Genetic modification techniques have not exactly been able to win over consumers. The task of turning isolated genes into working crops out in the field has been more costly and time-consuming than anyone imagined.
'There was a lot of promise talked about within the industry, where the timelines were underestimated,'said Dave Schmidt, CEO of the industry-backed International Food Information Council (IFIC).
Farmers, looking for pest protection, might be attracted, but not consumers desiring a tastier avocado. Few specialty crops outside papayas have been genetically engineered.
That's a far cry from the heady days of the early 90s when genetic modification was going to bring hordes of novel foods to the produce aisle. But the question remains: was it the timelines or the promise that was misestimated?

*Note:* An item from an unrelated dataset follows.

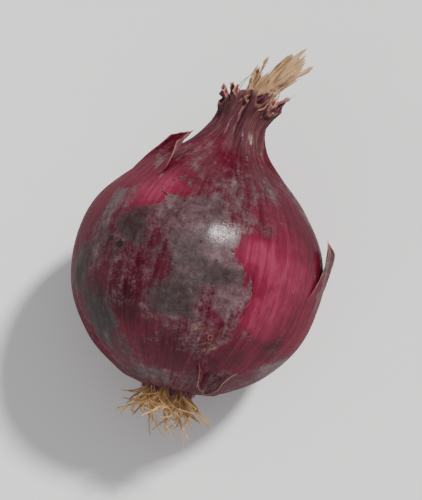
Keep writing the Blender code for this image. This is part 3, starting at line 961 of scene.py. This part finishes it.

The current generation of GM crops are, in crop breeding terms, quite basic. As many pro-GM voices point out, the plants derived from traditional breeding techniques are more 'genetically modified' from their forebears than most GM crops. Bt corn, for example, produces a single protein, Cry1Ab, derived from the bacterium Bacillus thuringiensis, which makes it resistant to the corn borer.
As it turns out, finding one or two genes that generate consumer perceptions like 'the taste' is very hard. Calgene's Flavr-Savr tomato, introduced in the mid-nineties, was a misnomer. Rather than improve taste, it had an extra gene that interfered with polygalacturonase, an enzyme that softens cell walls during ripening. The genetic change made the Flavr-Savr more resistant to rotting.